**Job:**
Take the listing and print it in full, exactly as given.

**Given material:**

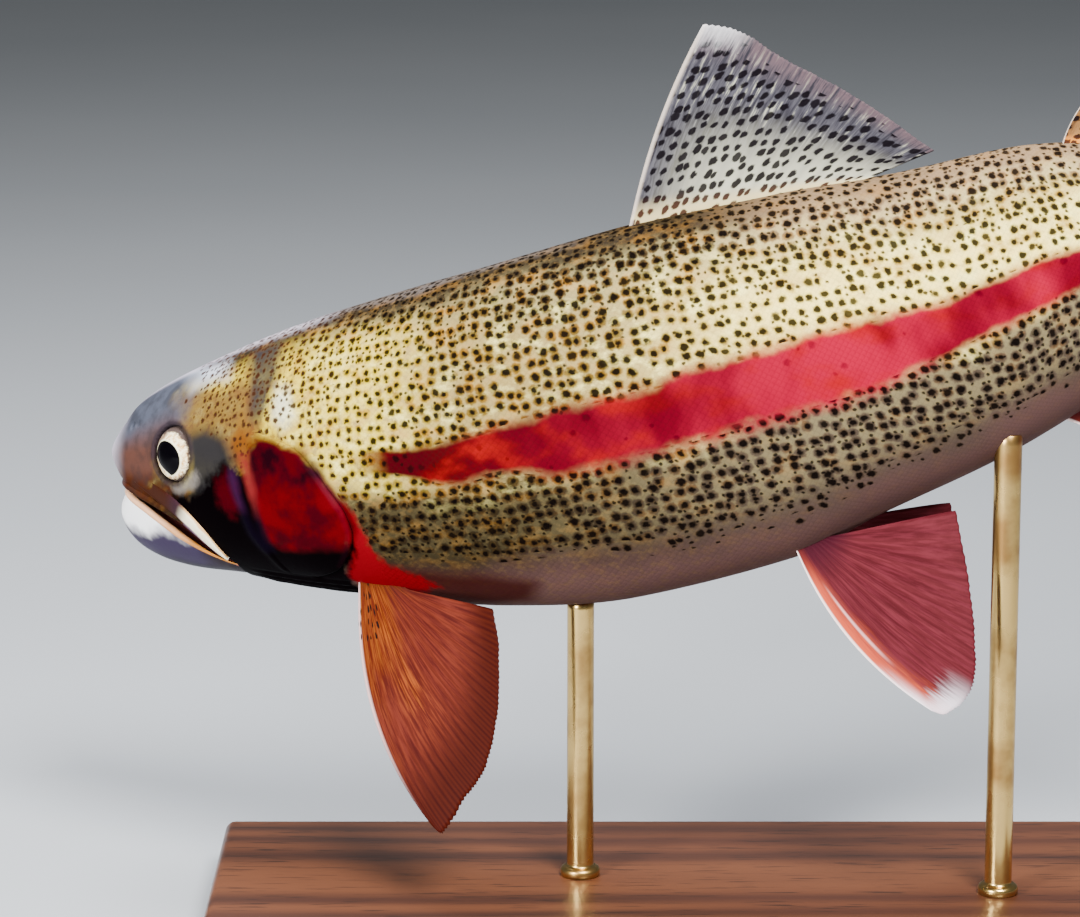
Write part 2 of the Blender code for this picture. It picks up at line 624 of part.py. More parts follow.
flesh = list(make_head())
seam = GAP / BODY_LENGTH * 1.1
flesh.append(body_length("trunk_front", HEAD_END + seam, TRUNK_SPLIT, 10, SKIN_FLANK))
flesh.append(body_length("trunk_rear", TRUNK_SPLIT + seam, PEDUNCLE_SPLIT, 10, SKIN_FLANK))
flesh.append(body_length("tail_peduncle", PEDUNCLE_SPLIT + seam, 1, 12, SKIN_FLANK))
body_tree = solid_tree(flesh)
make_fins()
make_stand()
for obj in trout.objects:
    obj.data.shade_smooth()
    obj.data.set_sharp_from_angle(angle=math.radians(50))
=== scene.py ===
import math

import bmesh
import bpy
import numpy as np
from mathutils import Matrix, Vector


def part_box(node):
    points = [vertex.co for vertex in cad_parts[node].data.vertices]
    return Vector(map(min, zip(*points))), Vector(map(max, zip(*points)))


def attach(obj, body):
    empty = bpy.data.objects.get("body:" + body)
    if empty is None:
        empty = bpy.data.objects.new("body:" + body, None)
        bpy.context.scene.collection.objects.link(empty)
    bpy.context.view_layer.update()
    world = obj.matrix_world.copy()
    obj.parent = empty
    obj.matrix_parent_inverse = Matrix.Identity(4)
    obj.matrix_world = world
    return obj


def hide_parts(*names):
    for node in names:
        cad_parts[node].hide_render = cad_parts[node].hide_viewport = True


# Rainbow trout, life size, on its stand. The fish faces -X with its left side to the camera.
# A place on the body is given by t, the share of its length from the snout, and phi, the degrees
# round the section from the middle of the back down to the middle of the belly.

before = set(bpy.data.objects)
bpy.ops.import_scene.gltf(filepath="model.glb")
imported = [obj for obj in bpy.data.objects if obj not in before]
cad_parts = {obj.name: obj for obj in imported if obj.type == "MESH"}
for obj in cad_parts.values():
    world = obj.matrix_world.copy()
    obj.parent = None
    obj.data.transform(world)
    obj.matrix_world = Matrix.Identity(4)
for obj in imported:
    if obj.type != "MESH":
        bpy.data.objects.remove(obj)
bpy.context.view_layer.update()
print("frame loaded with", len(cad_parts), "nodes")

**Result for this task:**
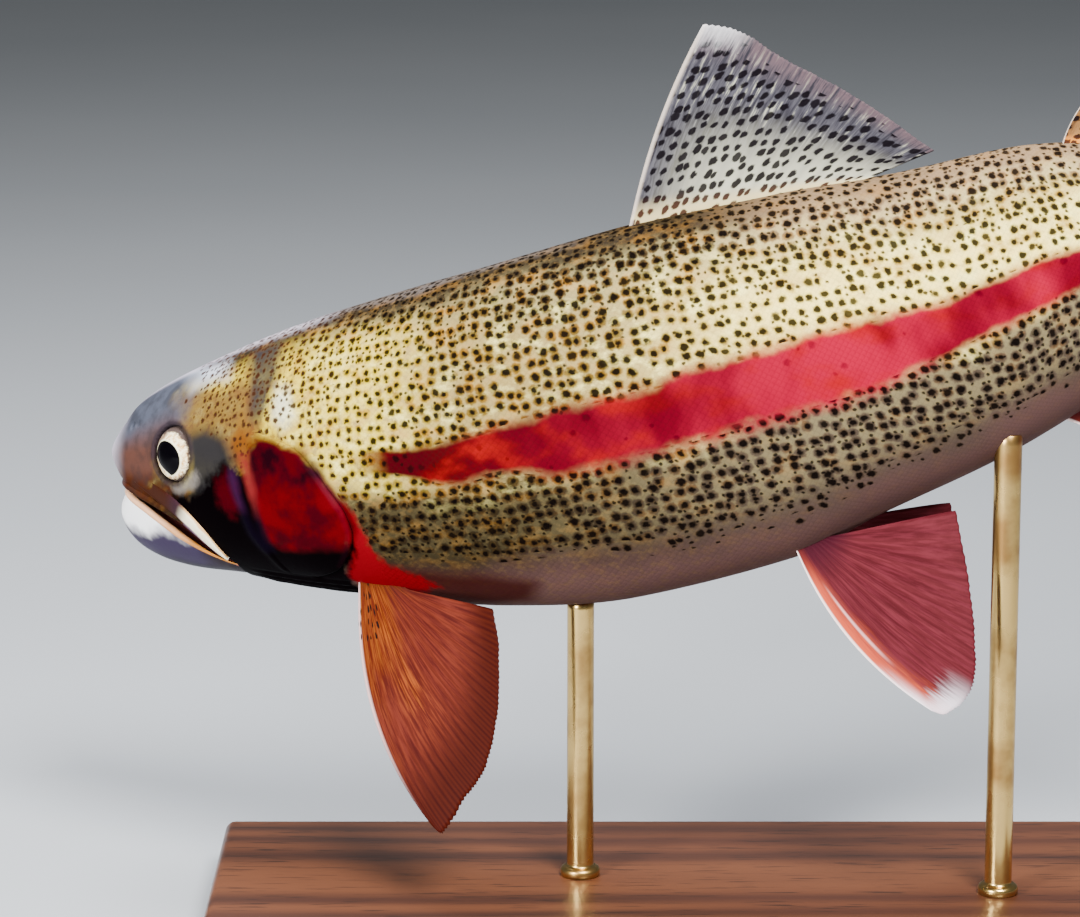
Write part 2 of the Blender code for this picture. It picks up at line 624 of part.py. More parts follow.
flesh = list(make_head())
seam = GAP / BODY_LENGTH * 1.1
flesh.append(body_length("trunk_front", HEAD_END + seam, TRUNK_SPLIT, 10, SKIN_FLANK))
flesh.append(body_length("trunk_rear", TRUNK_SPLIT + seam, PEDUNCLE_SPLIT, 10, SKIN_FLANK))
flesh.append(body_length("tail_peduncle", PEDUNCLE_SPLIT + seam, 1, 12, SKIN_FLANK))
body_tree = solid_tree(flesh)
make_fins()
make_stand()
for obj in trout.objects:
    obj.data.shade_smooth()
    obj.data.set_sharp_from_angle(angle=math.radians(50))
=== scene.py ===
import math

import bmesh
import bpy
import numpy as np
from mathutils import Matrix, Vector


def part_box(node):
    points = [vertex.co for vertex in cad_parts[node].data.vertices]
    return Vector(map(min, zip(*points))), Vector(map(max, zip(*points)))


def attach(obj, body):
    empty = bpy.data.objects.get("body:" + body)
    if empty is None:
        empty = bpy.data.objects.new("body:" + body, None)
        bpy.context.scene.collection.objects.link(empty)
    bpy.context.view_layer.update()
    world = obj.matrix_world.copy()
    obj.parent = empty
    obj.matrix_parent_inverse = Matrix.Identity(4)
    obj.matrix_world = world
    return obj


def hide_parts(*names):
    for node in names:
        cad_parts[node].hide_render = cad_parts[node].hide_viewport = True


# Rainbow trout, life size, on its stand. The fish faces -X with its left side to the camera.
# A place on the body is given by t, the share of its length from the snout, and phi, the degrees
# round the section from the middle of the back down to the middle of the belly.

before = set(bpy.data.objects)
bpy.ops.import_scene.gltf(filepath="model.glb")
imported = [obj for obj in bpy.data.objects if obj not in before]
cad_parts = {obj.name: obj for obj in imported if obj.type == "MESH"}
for obj in cad_parts.values():
    world = obj.matrix_world.copy()
    obj.parent = None
    obj.data.transform(world)
    obj.matrix_world = Matrix.Identity(4)
for obj in imported:
    if obj.type != "MESH":
        bpy.data.objects.remove(obj)
bpy.context.view_layer.update()
print("frame loaded with", len(cad_parts), "nodes")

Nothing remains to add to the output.